====== EXTRACTED ENTRIES ======
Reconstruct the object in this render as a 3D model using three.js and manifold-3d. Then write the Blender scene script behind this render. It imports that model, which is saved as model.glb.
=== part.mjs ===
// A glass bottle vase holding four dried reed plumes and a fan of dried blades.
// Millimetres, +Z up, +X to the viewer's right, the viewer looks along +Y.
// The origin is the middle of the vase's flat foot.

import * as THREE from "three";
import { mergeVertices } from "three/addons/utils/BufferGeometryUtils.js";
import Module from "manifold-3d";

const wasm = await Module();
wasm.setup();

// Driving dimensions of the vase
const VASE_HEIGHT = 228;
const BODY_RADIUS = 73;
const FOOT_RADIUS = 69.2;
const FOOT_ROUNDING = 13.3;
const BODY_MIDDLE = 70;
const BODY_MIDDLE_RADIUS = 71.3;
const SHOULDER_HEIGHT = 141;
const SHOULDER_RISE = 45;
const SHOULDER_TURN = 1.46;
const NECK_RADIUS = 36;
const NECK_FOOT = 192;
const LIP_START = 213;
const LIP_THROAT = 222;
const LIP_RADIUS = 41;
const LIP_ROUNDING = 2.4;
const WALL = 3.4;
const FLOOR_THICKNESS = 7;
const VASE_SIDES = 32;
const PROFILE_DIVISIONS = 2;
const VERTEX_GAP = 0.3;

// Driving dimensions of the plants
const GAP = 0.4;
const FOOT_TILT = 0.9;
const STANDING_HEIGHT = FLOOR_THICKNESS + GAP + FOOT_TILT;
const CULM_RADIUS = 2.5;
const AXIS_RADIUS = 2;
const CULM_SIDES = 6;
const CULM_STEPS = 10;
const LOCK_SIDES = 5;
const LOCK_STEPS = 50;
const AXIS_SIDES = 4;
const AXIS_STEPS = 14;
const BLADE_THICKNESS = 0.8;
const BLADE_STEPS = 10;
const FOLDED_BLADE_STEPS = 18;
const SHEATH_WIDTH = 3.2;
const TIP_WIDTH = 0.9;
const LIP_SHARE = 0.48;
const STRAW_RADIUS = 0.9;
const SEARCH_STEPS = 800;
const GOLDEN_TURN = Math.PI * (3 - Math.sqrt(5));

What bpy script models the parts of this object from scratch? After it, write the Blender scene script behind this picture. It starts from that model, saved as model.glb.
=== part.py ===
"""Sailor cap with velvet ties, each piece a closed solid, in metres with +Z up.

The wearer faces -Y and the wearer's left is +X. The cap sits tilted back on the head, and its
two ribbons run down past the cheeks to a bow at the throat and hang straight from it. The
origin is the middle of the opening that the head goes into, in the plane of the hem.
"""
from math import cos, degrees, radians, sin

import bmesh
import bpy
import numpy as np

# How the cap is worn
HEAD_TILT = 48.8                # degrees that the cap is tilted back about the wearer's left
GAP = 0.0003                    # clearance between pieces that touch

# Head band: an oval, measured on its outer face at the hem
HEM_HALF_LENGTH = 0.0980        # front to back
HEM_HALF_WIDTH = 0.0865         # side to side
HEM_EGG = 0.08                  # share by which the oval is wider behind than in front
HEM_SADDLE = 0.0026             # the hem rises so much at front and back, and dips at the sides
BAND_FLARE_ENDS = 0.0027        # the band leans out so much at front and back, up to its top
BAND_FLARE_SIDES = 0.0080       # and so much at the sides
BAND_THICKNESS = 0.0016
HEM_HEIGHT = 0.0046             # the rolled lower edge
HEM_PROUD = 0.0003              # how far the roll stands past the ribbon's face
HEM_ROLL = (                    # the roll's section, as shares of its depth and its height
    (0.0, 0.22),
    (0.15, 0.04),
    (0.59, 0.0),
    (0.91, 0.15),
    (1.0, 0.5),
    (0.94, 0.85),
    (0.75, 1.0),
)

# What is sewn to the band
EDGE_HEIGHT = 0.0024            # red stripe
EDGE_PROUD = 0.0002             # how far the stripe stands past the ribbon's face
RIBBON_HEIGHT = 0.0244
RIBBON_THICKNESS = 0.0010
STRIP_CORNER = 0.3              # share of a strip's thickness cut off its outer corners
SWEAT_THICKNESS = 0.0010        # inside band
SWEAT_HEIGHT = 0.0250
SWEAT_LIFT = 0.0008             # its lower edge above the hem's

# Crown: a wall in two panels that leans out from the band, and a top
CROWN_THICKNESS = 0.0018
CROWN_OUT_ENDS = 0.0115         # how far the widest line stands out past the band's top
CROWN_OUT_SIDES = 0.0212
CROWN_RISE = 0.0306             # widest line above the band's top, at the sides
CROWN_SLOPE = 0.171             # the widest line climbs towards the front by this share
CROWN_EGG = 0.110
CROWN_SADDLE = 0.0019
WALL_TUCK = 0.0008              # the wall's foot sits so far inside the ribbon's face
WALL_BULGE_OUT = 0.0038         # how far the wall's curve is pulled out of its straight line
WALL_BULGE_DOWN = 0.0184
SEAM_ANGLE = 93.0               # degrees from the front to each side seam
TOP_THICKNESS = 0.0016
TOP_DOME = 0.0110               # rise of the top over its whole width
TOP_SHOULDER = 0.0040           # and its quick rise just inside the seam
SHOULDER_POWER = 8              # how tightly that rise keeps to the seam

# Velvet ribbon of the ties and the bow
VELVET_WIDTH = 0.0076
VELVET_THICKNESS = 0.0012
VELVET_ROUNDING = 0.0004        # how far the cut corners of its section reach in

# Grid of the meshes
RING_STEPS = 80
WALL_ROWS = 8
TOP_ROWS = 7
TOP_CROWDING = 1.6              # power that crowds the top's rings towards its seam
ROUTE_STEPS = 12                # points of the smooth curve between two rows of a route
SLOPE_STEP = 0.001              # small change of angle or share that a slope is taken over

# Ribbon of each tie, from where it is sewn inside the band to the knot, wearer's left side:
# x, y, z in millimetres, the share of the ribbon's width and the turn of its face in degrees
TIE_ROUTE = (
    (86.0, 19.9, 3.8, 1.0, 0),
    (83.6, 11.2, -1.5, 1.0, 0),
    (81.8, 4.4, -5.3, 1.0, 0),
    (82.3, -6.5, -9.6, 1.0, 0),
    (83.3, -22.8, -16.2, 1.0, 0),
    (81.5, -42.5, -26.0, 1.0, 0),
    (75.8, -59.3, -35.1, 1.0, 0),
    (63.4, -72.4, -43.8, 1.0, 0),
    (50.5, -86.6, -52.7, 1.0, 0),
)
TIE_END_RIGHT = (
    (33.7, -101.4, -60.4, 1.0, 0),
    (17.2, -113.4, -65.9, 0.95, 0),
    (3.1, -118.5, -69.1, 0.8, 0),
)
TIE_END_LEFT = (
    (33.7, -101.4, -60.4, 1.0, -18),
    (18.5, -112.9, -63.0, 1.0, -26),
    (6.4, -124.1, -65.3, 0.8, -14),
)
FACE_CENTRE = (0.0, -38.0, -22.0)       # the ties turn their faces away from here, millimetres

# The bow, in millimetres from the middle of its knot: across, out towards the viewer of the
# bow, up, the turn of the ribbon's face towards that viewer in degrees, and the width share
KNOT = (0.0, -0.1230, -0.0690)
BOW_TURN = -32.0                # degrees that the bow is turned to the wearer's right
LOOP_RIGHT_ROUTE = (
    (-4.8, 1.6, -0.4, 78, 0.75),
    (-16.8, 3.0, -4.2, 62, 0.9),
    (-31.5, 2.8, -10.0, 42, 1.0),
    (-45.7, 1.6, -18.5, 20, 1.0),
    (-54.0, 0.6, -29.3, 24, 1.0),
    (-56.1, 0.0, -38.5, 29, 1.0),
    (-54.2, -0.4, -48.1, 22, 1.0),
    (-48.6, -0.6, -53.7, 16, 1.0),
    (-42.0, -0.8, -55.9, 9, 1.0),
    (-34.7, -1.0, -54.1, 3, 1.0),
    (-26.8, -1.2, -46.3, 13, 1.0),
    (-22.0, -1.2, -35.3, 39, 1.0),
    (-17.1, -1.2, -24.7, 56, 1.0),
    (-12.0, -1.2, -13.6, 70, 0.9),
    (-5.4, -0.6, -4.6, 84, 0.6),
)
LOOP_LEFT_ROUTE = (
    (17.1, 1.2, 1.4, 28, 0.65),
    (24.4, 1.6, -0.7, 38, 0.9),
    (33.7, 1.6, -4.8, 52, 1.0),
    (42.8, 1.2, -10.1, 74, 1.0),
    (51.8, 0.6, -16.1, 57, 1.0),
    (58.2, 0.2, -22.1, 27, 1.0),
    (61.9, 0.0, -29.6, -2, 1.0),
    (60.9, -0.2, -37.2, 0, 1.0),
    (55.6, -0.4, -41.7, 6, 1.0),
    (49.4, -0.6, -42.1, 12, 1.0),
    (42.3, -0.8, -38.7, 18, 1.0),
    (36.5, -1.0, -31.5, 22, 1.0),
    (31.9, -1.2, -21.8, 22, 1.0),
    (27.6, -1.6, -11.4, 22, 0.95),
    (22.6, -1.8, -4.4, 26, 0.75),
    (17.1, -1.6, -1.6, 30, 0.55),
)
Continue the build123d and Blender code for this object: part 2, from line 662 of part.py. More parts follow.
======
● **WHAT IS NEEDED**
Up to and including the line that holds "const VERTEX_GAP = 0.3;", reproduce the records above exactly from their first line, and give nothing else.

● **THE OUTPUT**
Reconstruct the object in this render as a 3D model using three.js and manifold-3d. Then write the Blender scene script behind this render. It imports that model, which is saved as model.glb.
=== part.mjs ===
// A glass bottle vase holding four dried reed plumes and a fan of dried blades.
// Millimetres, +Z up, +X to the viewer's right, the viewer looks along +Y.
// The origin is the middle of the vase's flat foot.

import * as THREE from "three";
import { mergeVertices } from "three/addons/utils/BufferGeometryUtils.js";
import Module from "manifold-3d";

const wasm = await Module();
wasm.setup();

// Driving dimensions of the vase
const VASE_HEIGHT = 228;
const BODY_RADIUS = 73;
const FOOT_RADIUS = 69.2;
const FOOT_ROUNDING = 13.3;
const BODY_MIDDLE = 70;
const BODY_MIDDLE_RADIUS = 71.3;
const SHOULDER_HEIGHT = 141;
const SHOULDER_RISE = 45;
const SHOULDER_TURN = 1.46;
const NECK_RADIUS = 36;
const NECK_FOOT = 192;
const LIP_START = 213;
const LIP_THROAT = 222;
const LIP_RADIUS = 41;
const LIP_ROUNDING = 2.4;
const WALL = 3.4;
const FLOOR_THICKNESS = 7;
const VASE_SIDES = 32;
const PROFILE_DIVISIONS = 2;
const VERTEX_GAP = 0.3;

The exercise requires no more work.